Earlier in the evening, the delicate character study “A Fantastic Woman” won Best Foreign Language film. Director Sebastian Lelio was joined onstage by his Chilean producers, including “Jackie” director Pablo Larraín. He was beaming. “It’s not that I really care about the award,” he said, back at the bar moments later. “But I’m happy, because this will help us make more movies. I was looking out at that crowd, and thinking, ‘OK, we’re probably good for the next two or three years.”

The party continued around the corner at TAO, where Fox Searchlight’s viewing party became a late-night rager. Del Toro rolled up after midnight to kiss the ring. He spotted a producer at the door. “What the fuck, man!” he exclaimed. “We made it.” Fox Searchlight co-president Nancy Utley, newly employed by nascent Searchlight owner Disney, mused on how the win might elevate the movie’s overseas box office. Del Toro happily hoisted up his two trophies for anyone who asked. But did this insatiable, polymathic creator, who cemented his auteur stature ages ago, actually believe the awards might help him do what he does?

Del Toro’s rich blend of gothic horror and mythic storytelling adheres to a unique vision he’s never seems to abandon.
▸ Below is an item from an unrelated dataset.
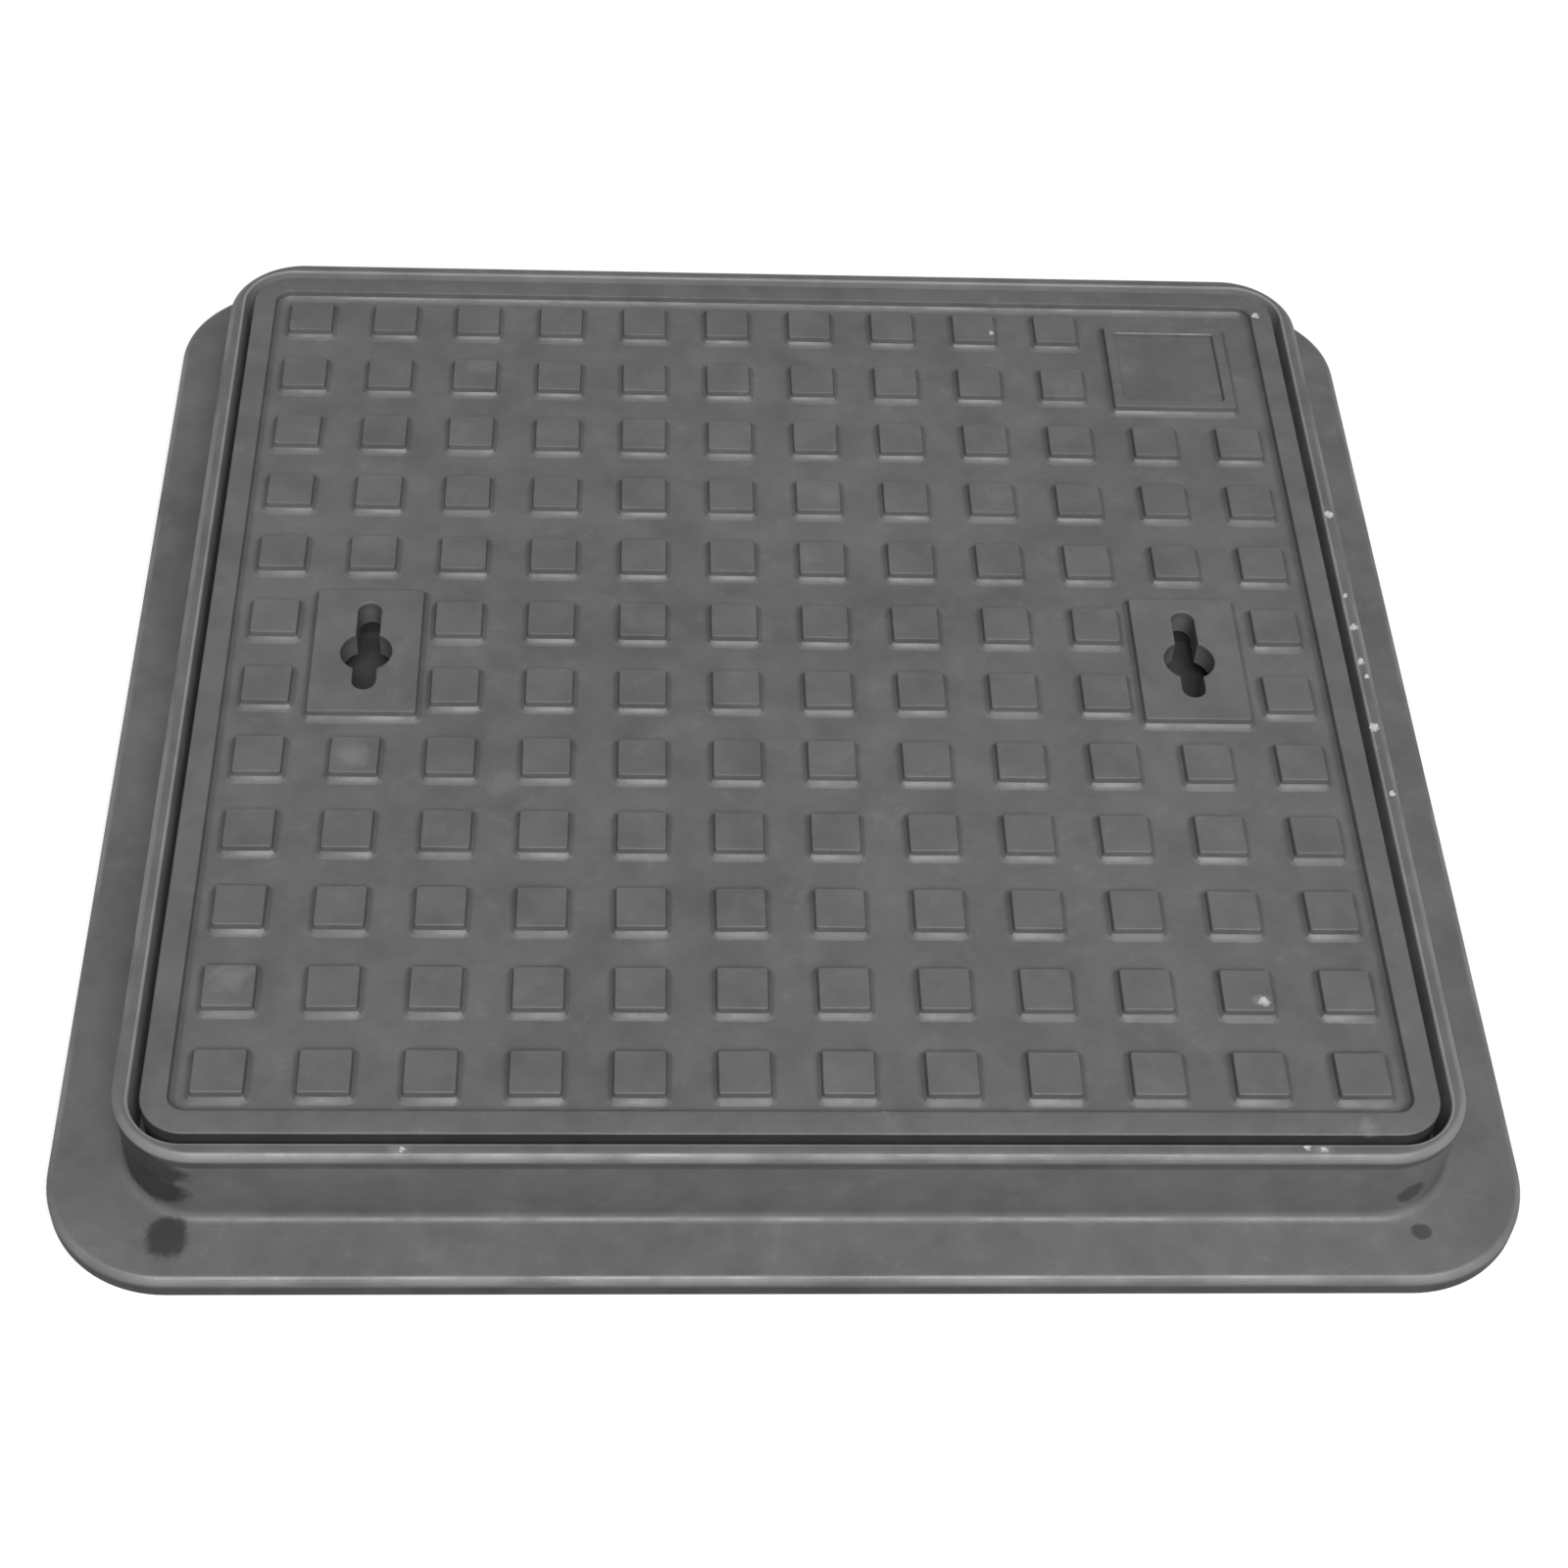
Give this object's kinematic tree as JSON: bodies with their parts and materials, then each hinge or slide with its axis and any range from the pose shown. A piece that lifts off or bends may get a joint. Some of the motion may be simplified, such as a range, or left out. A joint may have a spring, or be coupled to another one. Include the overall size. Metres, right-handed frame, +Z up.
{
  "type": "manhole cover",
  "caption": "Square manhole cover with a square-stud tread, raised border and keyholes on pads, resting in a low frame with a wide base flange.",
  "frame": {"origin": "centre of the frame's underside", "axes": "+Z up out of the tread, +X from the left keyhole to the right keyhole, +Y towards the edge nearest the corner panel"},
  "size_m": [0.576, 0.576, 0.05],
  "materials": {
    "frame_composite": "glass-reinforced resin composite, as moulded: mid grey, satin, faintly mottled, with pale scuffs on the rim",
    "cover_composite": "glass-reinforced resin composite, as moulded: mid grey, satin, faintly mottled, with light traffic scuffs on the studs",
    "cup_plastic": "plain dark moulded plastic, matt"
  },
  "bodies": {
    "root": {"frame": "frame_composite", "cover": "cover_composite", "key_cup_left": "cup_plastic", "key_cup_right": "cup_plastic"}
  },
  "joints": []
}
Still: “It makes a difference,” he said. “It really does.” He referred to his long-gestating adaptation of “Pinocchio,” a project that fell apart last year. (Anderson once tried to make the movie at a studio as well.) “For things like ‘Pinocchio,’ it will definitely help,” he said. “It won’t move mountains, but it will help.” With that, he turned to the exit and vanished into the night.